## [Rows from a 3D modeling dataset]
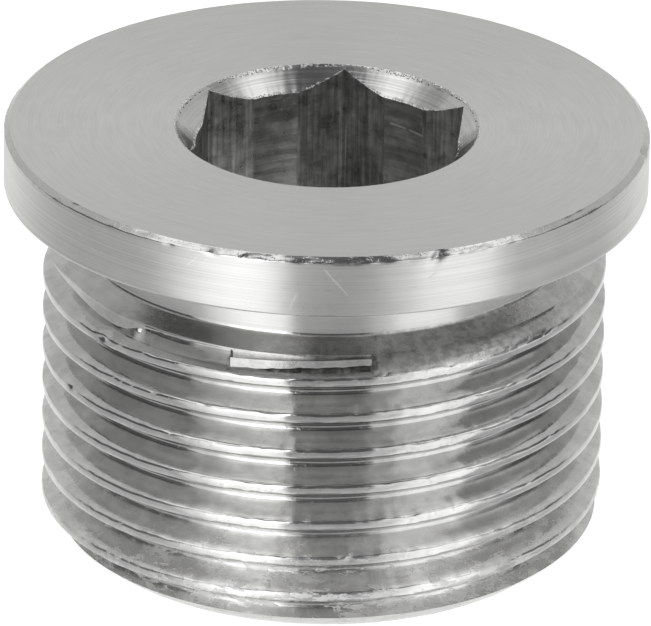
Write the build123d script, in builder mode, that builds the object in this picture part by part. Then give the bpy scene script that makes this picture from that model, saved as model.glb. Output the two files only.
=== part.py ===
"""Hex socket screw plug with collar, G 3/4 pipe thread, 12 mm hexagon socket.

One solid, turned, threaded and broached from bar. It stands on its threaded
end: the origin is the centre of that end face and +Z is the plug's axis.
Millimetres.
"""

import math
import os

from build123d import *

# Collar
collar_diameter = 30.0
collar_thickness = 2.9
collar_chamfer = 0.26

# Shank and its G 3/4 thread (14 turns to the inch, 55 degree flanks)
shank_length = 17.2
thread_diameter = 26.3
thread_pitch = 25.4 / 14
thread_depth = 1.162
thread_flank_angle = 27.5
thread_root_flat = 0.2
thread_start_angle = -83.5
thread_start_height = 1.23
end_face_diameter = 23.2
end_chamfer_height = 1.25

# Undercut between the collar and the thread
neck_diameter = 23.15
neck_length = 2.53
undercut_rise = 0.29

# Hexagon socket, its pilot bore and its countersink
socket_across_flats = 12.0
socket_depth = 8.0
pilot_diameter = 12.2
pilot_depth = 9.5
drill_point_angle = 118.0
countersink_diameter = 14.17
countersink_angle = 90.0

# Heights that follow from the sizes above
overall_length = shank_length + collar_thickness
neck_bottom = shank_length - neck_length
thread_top = neck_bottom - undercut_rise
pilot_floor = overall_length - pilot_depth

# Radii
collar_radius = collar_diameter / 2
thread_radius = thread_diameter / 2
root_radius = thread_radius - thread_depth
neck_radius = neck_diameter / 2
end_radius = end_face_diameter / 2
pilot_radius = pilot_diameter / 2
countersink_radius = countersink_diameter / 2

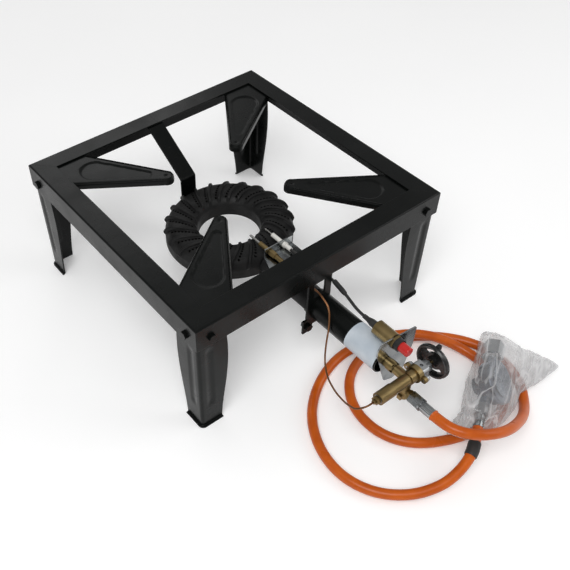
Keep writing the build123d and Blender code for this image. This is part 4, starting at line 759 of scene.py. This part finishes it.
def crumple(u, v, z):
    """How far the film stands out: broad creases and finer ones along the flow."""
    lift = FILM_LIFT
    for (along, across, up), shift, sharpness, height in CREASES:
        spot = Vector((u * along + shift, v * across, z * up))
        crease = 1 - abs(noise.noise(spot)) * sharpness
        lift += height * max(crease, 0) ** 2
    return lift * smooth_step(BAG_BOTTOM + CALM_FOOT[0], BAG_BOTTOM + CALM_FOOT[1], z)


def add_bag():
    """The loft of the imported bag, remeshed, softened and crumpled outward."""
    points, faces = [], []
    for low, high, z0, z1 in ((BAG_FOOT, BAG_SHOULDER, BAG_BOTTOM, BAG_MIDDLE),
                              (TENT_BASE, TENT_RIDGE, TENT_FOOT, BAG_TOP)):
        first, count = len(points), len(low)
        points += bag_ring(low, z0) + bag_ring(high, z1)
        faces += [tuple(first + k for k in f) for f in grid_faces(2, count, closed=True)]
        faces += [tuple(range(first, first + count)),
                  tuple(range(first + count, first + 2 * count))]
    mesh = bpy.data.meshes.new("bag")
    mesh.from_pydata([[v * MM for v in p] for p in points], [], faces)
    work = bmesh.new()
    work.from_mesh(mesh)
    bmesh.ops.recalc_face_normals(work, faces=work.faces)
    work.to_mesh(mesh)
    work.free()
    bag = bpy.data.objects.new("bag_film", mesh)
    bpy.context.scene.collection.objects.link(bag)
    remesh = bag.modifiers.new("voxels", "REMESH")
    remesh.mode, remesh.voxel_size = "VOXEL", BAG_VOXEL
    soften = bag.modifiers.new("soften", "SMOOTH")
    soften.factor, soften.iterations = SMOOTH_SHARE, SMOOTH_ROUNDS
    apply_modifiers(bag)
    mesh = bag.data
    moved = []
    for vertex in mesh.vertices:
        x, y, z = (c / MM for c in vertex.co)
        lift = crumple(x * FLOW_X + y * FLOW_Y, x * FLOW_Y - y * FLOW_X, z)
        moved.append(vertex.co + vertex.normal * lift * MM)
    for vertex, place in zip(mesh.vertices, moved):
        vertex.co = place
    return finish_piece(bag, "clear_film", ["regulator_bag"], SOFT_ANGLE)


# ------------------------------------------------------------------ gas hose
def route_line(curve):
    """Points along the middle of the hose, read from its own spline."""
    bare = curve.copy()
    bare.bevel_depth = 0
    ghost = bpy.data.objects.new("route", bare)
    bpy.context.scene.collection.objects.link(ghost)
    bpy.context.view_layer.update()
    graph = bpy.context.evaluated_depsgraph_get()
    mesh = bpy.data.meshes.new_from_object(ghost.evaluated_get(graph))
    line = [v.co.copy() for v in mesh.vertices]
    bpy.data.objects.remove(ghost)
    bpy.data.curves.remove(bare)
    return line


def add_sleeve(line):
    """The loose sleeve follows the hose."""
    back = list(reversed(line))
    lengths = [0.0]
    for p, q in zip(back, back[1:]):
        lengths.append(lengths[-1] + (q - p).length)
    spots = []
    rings, around = 14, 32
    for k in range(rings):
        goal = SLEEVE_SPAN[0] + (SLEEVE_SPAN[1] - SLEEVE_SPAN[0]) * k / (rings - 1)
        i = max(j for j, at in enumerate(lengths) if at <= goal)
        share = (goal - lengths[i]) / (lengths[i + 1] - lengths[i])
        spots.append(back[i].lerp(back[i + 1], share))
    points = []
    profile = [(k, SLEEVE_RADIUS - (SLEEVE_EDGE if k in (0, rings - 1) else 0.0))
               for k in range(rings)]
    profile += [(k, SLEEVE_BORE) for k in reversed(range(rings))]
    for k, r in profile:
        ahead = (spots[min(k + 1, rings - 1)] - spots[max(k - 1, 0)]).normalized()
        side = ahead.cross(Vector((0, 0, 1))).normalized()
        up = side.cross(ahead)
        for j in range(around):
            turn = 2 * math.pi * j / around
            spot = spots[k] / MM + (side * math.cos(turn) + up * math.sin(turn)) * r
            points.append(tuple(spot))
    return add_piece("sleeve_loose", points, ring_faces(len(profile), around), "black_rubber",
                     ["hose_sleeve"])


def add_hose():
    curve = bpy.data.curves.new("hose", "CURVE")
    curve.dimensions = "3D"
    curve.resolution_u = 12
    spline = curve.splines.new("NURBS")
    spline.points.add(len(HOSE_POINTS_MM) - 1)
    for point, place in zip(spline.points, HOSE_POINTS_MM):
        point.co = (*(v * MM for v in place), 1)
    spline.order_u = 3
    spline.use_endpoint_u = True
    line = route_line(curve)
    curve.bevel_depth = HOSE_DIAMETER / 2
    curve.bevel_resolution = 8
    curve.use_fill_caps = True
    hose = bpy.data.objects.new("hose", curve)
    bpy.context.scene.collection.objects.link(hose)
    curve.materials.append(made["orange_hose"])
    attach(hose, "stand")
    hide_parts("gas_hose")
    skin = HOSE_DIAMETER / MM / 2
    lip = add_turned("hose_lip", Vector(HOSE_POINTS_MM[0]), Vector((0, -1, 0)),
                     [(along, skin + out) for along, out in HOSE_LIP], "orange_hose")
    add_sleeve(line)
    add_bag()


add_camera()
add_studio()
made = dress_nodes()
add_legs()
add_supports()
add_strap()
add_lead_boot()
add_springs()
add_burner_cap()
add_hose()

bpy.context.scene.view_settings.view_transform = "Standard"
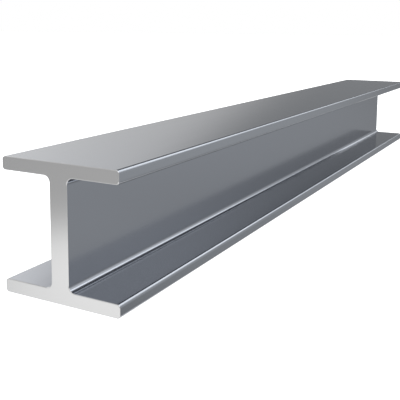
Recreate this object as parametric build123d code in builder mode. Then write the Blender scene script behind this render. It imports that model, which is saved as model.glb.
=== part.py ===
"""A cut length of wide-flange steel beam, hot rolled in one piece, standing on its lower flange.

Two equal flat flanges lie parallel, one at the floor and one on top, and an upright web joins
their middles. The web is thick, one and a half times the flange, as the photograph shows it.
A concave root fillet runs along each of the four corners where the web meets a flange, and the
rolled corners of the flange toes are slightly rounded. Both ends are sawn square and deburred.

Frame: the length lies along X, the flanges are level and their width lies along Y, Z is up.
The origin is at the middle of the length and of the width, at the underside of the lower flange.
"""

import os

from build123d import *

# Driving dimensions, in millimetres
LENGTH = 1700.0
DEPTH = 200.0  # over the outer faces of both flanges
FLANGE_WIDTH = 200.0
FLANGE_THICKNESS = 20.0
WEB_THICKNESS = 30.0
ROOT_RADIUS = 10.0  # concave, between the web and a flange
TOE_RADIUS = 5.0  # convex, at the corners of a flange's edge
EDGE_BREAK = 1.0  # chamfer where the saw burr was taken off the ends

# The clear height of the web between the flanges follows from the section
WEB_HEIGHT = DEPTH - 2 * FLANGE_THICKNESS

with BuildPart() as beam:
    # The section is drawn on the plane of one end: its X is the beam's width, its Y the height
    with BuildSketch(Plane.YZ.offset(-LENGTH / 2)) as section:
        # Both flanges, with their toe corners already round
        with Locations((0, FLANGE_THICKNESS / 2), (0, DEPTH - FLANGE_THICKNESS / 2)):
            RectangleRounded(FLANGE_WIDTH, FLANGE_THICKNESS, TOE_RADIUS)
        # The web between them
        with Locations((0, DEPTH / 2)):
            Rectangle(WEB_THICKNESS, WEB_HEIGHT)
        # The two middle columns of corners are the roots, where the web meets a flange
        columns = section.vertices().group_by(Axis.X)
        middle = len(columns) // 2
        fillet(columns[middle - 1] + columns[middle], ROOT_RADIUS)
    # Rolling carries the section along the whole length
    extrude(amount=LENGTH)
    # The saw leaves two flat ends, and their outlines are deburred all round
    ends = beam.faces().filter_by(Axis.X)
    chamfer(ends.edges(), EDGE_BREAK)

beam.part.label = "beam"

os.makedirs("parts", exist_ok=True)
export_step(beam.part, "parts/beam.step")
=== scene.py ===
# %% [markdown]
# # A length of wide-flange steel beam
# The real thing is one bar of steel. Hot rolls squeeze a glowing billet into two wide flanges
# joined by a web, and a saw then cuts the bar square. So there is one piece to make, and what
# tells the eye that it is steel is its rounded edges and the way its long faces mirror the room.
#
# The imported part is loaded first. It gives the beam's place and size in metres: the length runs
# along X, the flanges lie across Y, and Z points up from the floor.
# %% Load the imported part
import math

import bpy
import numpy as np
from mathutils import Matrix, Vector


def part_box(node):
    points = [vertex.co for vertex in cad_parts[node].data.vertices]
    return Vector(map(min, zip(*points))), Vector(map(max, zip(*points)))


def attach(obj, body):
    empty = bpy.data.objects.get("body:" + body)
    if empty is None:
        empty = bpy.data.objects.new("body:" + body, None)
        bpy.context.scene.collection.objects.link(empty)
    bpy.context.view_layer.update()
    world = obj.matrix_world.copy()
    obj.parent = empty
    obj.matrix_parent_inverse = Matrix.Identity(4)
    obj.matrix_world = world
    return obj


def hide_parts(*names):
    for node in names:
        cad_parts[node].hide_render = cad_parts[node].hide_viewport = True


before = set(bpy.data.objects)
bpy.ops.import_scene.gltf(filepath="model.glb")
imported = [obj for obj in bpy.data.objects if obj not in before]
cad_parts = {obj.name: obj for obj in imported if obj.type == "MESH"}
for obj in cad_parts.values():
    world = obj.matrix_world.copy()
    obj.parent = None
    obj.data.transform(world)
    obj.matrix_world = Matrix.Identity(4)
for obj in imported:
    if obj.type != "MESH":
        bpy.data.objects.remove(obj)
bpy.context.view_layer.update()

low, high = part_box("beam")
LENGTH, WIDTH, DEPTH = high - low
MIDDLE = (low + high) / 2
print("beam, in metres:", round(LENGTH, 4), round(WIDTH, 4), round(DEPTH, 4))

# %% [markdown]
# ## The camera
# The camera comes first, because every later choice is judged through it. It stands to the
# right of the near end, a little above the beam, and looks along it. A very long lens from far
# away would flatten the bar, and a wide one close by would stretch it. This one is mild.
# Tilting a camera down makes upright edges lean together. Here it tilts only a little, and a
# shift slides the picture down to the beam instead, so the sawn end keeps its square look.
# The camera's place, turn and focal length aren't chosen by eye: another program solved them
# from where the beam's edges lie in the photograph.
# %% Camera
CAMERA_PLACE = Vector((-1.5489, -0.5927, 0.3811))
HEADING = 28.26  # degrees, from straight along the beam towards its far side
LOOKING_DOWN = 7.75  # degrees below level
ROLL = 0.41  # degrees
FOCAL_LENGTH = 61.15  # mm, on a sensor 36 mm wide
SHIFT = -0.2  # of the picture's width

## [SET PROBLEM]
Extract exactly and only these lines: the line containing "chamfer(ends.edges(), EDGE_BREAK)", the line containing "cad_parts[node].hide_render = cad_parts[node].hide_viewport", and every line between them.

## [ANSWER FOR THIS EXERCISE]
    chamfer(ends.edges(), EDGE_BREAK)

beam.part.label = "beam"

os.makedirs("parts", exist_ok=True)
export_step(beam.part, "parts/beam.step")
=== scene.py ===
# %% [markdown]
# # A length of wide-flange steel beam
# The real thing is one bar of steel. Hot rolls squeeze a glowing billet into two wide flanges
# joined by a web, and a saw then cuts the bar square. So there is one piece to make, and what
# tells the eye that it is steel is its rounded edges and the way its long faces mirror the room.
#
# The imported part is loaded first. It gives the beam's place and size in metres: the length runs
# along X, the flanges lie across Y, and Z points up from the floor.
# %% Load the imported part
import math

import bpy
import numpy as np
from mathutils import Matrix, Vector


def part_box(node):
    points = [vertex.co for vertex in cad_parts[node].data.vertices]
    return Vector(map(min, zip(*points))), Vector(map(max, zip(*points)))


def attach(obj, body):
    empty = bpy.data.objects.get("body:" + body)
    if empty is None:
        empty = bpy.data.objects.new("body:" + body, None)
        bpy.context.scene.collection.objects.link(empty)
    bpy.context.view_layer.update()
    world = obj.matrix_world.copy()
    obj.parent = empty
    obj.matrix_parent_inverse = Matrix.Identity(4)
    obj.matrix_world = world
    return obj


def hide_parts(*names):
    for node in names:
        cad_parts[node].hide_render = cad_parts[node].hide_viewport = True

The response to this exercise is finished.